GIVEN MATERIAL:
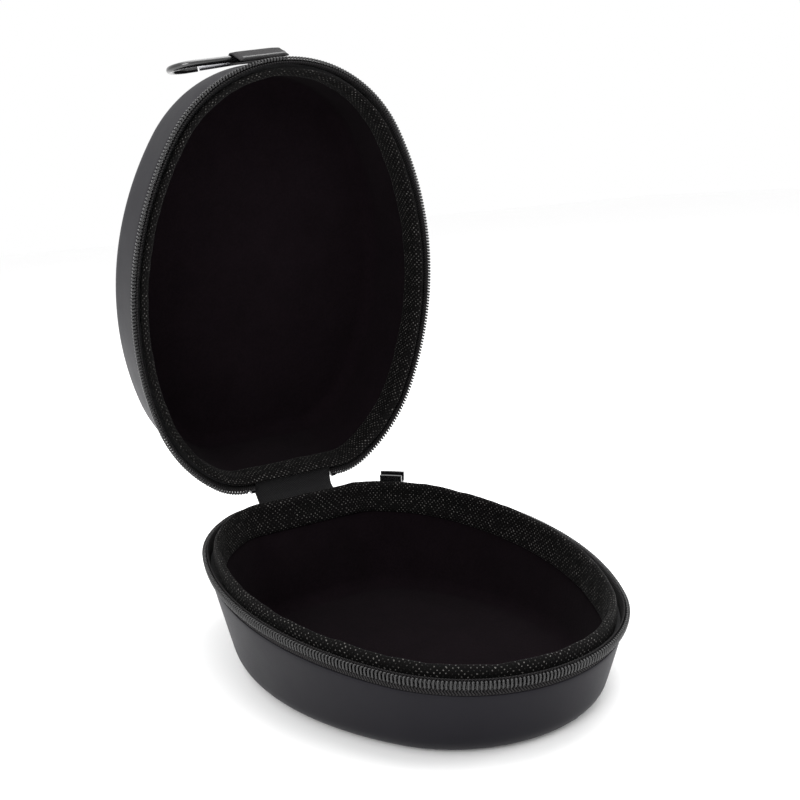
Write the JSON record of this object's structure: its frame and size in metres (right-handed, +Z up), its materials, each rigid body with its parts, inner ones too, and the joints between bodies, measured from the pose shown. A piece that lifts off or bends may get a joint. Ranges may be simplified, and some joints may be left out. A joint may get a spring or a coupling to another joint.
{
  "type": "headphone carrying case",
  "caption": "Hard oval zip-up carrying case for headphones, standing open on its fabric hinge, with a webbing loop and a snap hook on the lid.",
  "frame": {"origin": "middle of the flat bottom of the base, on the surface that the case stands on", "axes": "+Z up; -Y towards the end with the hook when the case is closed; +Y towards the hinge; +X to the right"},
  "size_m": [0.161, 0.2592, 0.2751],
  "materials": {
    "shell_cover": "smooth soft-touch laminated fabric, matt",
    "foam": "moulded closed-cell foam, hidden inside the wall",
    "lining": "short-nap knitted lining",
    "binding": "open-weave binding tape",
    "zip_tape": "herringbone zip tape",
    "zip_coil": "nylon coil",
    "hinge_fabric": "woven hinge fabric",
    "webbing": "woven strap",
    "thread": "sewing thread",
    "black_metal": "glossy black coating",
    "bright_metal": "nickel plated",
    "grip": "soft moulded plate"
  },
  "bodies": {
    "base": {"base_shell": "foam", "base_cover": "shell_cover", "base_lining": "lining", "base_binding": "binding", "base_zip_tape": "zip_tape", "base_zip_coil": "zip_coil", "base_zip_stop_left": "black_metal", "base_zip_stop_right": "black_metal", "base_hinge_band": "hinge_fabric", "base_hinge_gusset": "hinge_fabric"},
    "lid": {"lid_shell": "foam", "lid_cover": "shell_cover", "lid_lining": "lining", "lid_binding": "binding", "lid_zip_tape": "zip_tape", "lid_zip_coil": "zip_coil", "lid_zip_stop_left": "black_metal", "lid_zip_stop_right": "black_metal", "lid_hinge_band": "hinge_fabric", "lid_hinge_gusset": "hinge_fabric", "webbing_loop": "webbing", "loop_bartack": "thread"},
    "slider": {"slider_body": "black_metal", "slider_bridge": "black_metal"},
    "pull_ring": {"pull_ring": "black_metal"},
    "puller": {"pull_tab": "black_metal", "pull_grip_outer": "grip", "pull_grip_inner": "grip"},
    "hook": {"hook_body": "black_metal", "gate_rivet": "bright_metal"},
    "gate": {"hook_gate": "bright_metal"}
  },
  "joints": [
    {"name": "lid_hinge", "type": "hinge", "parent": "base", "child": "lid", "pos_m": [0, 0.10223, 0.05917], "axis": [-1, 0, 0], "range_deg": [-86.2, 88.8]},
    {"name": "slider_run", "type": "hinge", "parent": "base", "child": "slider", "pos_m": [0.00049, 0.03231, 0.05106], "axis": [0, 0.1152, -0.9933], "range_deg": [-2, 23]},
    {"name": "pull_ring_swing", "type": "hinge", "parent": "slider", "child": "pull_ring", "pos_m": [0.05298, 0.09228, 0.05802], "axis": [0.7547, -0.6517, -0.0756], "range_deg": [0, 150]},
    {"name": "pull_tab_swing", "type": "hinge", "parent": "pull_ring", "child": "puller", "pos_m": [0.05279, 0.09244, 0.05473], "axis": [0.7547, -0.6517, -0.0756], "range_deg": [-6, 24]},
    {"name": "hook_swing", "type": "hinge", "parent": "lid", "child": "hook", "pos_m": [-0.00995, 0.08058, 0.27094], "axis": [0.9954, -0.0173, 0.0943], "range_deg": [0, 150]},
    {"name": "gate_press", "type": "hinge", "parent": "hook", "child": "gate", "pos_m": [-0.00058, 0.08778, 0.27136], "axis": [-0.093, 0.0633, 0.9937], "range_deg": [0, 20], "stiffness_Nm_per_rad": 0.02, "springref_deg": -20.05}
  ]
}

GIVEN INSTRUCTION: Hand back the material above in full, exactly as written.

THE ANSWER:
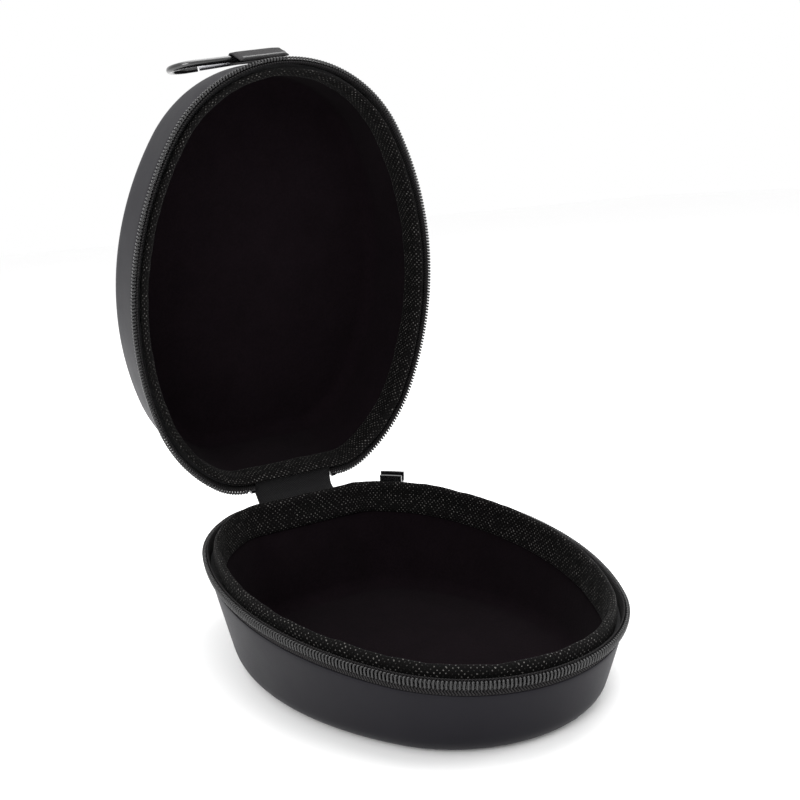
Write the JSON record of this object's structure: its frame and size in metres (right-handed, +Z up), its materials, each rigid body with its parts, inner ones too, and the joints between bodies, measured from the pose shown. A piece that lifts off or bends may get a joint. Ranges may be simplified, and some joints may be left out. A joint may get a spring or a coupling to another joint.
{
  "type": "headphone carrying case",
  "caption": "Hard oval zip-up carrying case for headphones, standing open on its fabric hinge, with a webbing loop and a snap hook on the lid.",
  "frame": {"origin": "middle of the flat bottom of the base, on the surface that the case stands on", "axes": "+Z up; -Y towards the end with the hook when the case is closed; +Y towards the hinge; +X to the right"},
  "size_m": [0.161, 0.2592, 0.2751],
  "materials": {
    "shell_cover": "smooth soft-touch laminated fabric, matt",
    "foam": "moulded closed-cell foam, hidden inside the wall",
    "lining": "short-nap knitted lining",
    "binding": "open-weave binding tape",
    "zip_tape": "herringbone zip tape",
    "zip_coil": "nylon coil",
    "hinge_fabric": "woven hinge fabric",
    "webbing": "woven strap",
    "thread": "sewing thread",
    "black_metal": "glossy black coating",
    "bright_metal": "nickel plated",
    "grip": "soft moulded plate"
  },
  "bodies": {
    "base": {"base_shell": "foam", "base_cover": "shell_cover", "base_lining": "lining", "base_binding": "binding", "base_zip_tape": "zip_tape", "base_zip_coil": "zip_coil", "base_zip_stop_left": "black_metal", "base_zip_stop_right": "black_metal", "base_hinge_band": "hinge_fabric", "base_hinge_gusset": "hinge_fabric"},
    "lid": {"lid_shell": "foam", "lid_cover": "shell_cover", "lid_lining": "lining", "lid_binding": "binding", "lid_zip_tape": "zip_tape", "lid_zip_coil": "zip_coil", "lid_zip_stop_left": "black_metal", "lid_zip_stop_right": "black_metal", "lid_hinge_band": "hinge_fabric", "lid_hinge_gusset": "hinge_fabric", "webbing_loop": "webbing", "loop_bartack": "thread"},
    "slider": {"slider_body": "black_metal", "slider_bridge": "black_metal"},
    "pull_ring": {"pull_ring": "black_metal"},
    "puller": {"pull_tab": "black_metal", "pull_grip_outer": "grip", "pull_grip_inner": "grip"},
    "hook": {"hook_body": "black_metal", "gate_rivet": "bright_metal"},
    "gate": {"hook_gate": "bright_metal"}
  },
  "joints": [
    {"name": "lid_hinge", "type": "hinge", "parent": "base", "child": "lid", "pos_m": [0, 0.10223, 0.05917], "axis": [-1, 0, 0], "range_deg": [-86.2, 88.8]},
    {"name": "slider_run", "type": "hinge", "parent": "base", "child": "slider", "pos_m": [0.00049, 0.03231, 0.05106], "axis": [0, 0.1152, -0.9933], "range_deg": [-2, 23]},
    {"name": "pull_ring_swing", "type": "hinge", "parent": "slider", "child": "pull_ring", "pos_m": [0.05298, 0.09228, 0.05802], "axis": [0.7547, -0.6517, -0.0756], "range_deg": [0, 150]},
    {"name": "pull_tab_swing", "type": "hinge", "parent": "pull_ring", "child": "puller", "pos_m": [0.05279, 0.09244, 0.05473], "axis": [0.7547, -0.6517, -0.0756], "range_deg": [-6, 24]},
    {"name": "hook_swing", "type": "hinge", "parent": "lid", "child": "hook", "pos_m": [-0.00995, 0.08058, 0.27094], "axis": [0.9954, -0.0173, 0.0943], "range_deg": [0, 150]},
    {"name": "gate_press", "type": "hinge", "parent": "hook", "child": "gate", "pos_m": [-0.00058, 0.08778, 0.27136], "axis": [-0.093, 0.0633, 0.9937], "range_deg": [0, 20], "stiffness_Nm_per_rad": 0.02, "springref_deg": -20.05}
  ]
}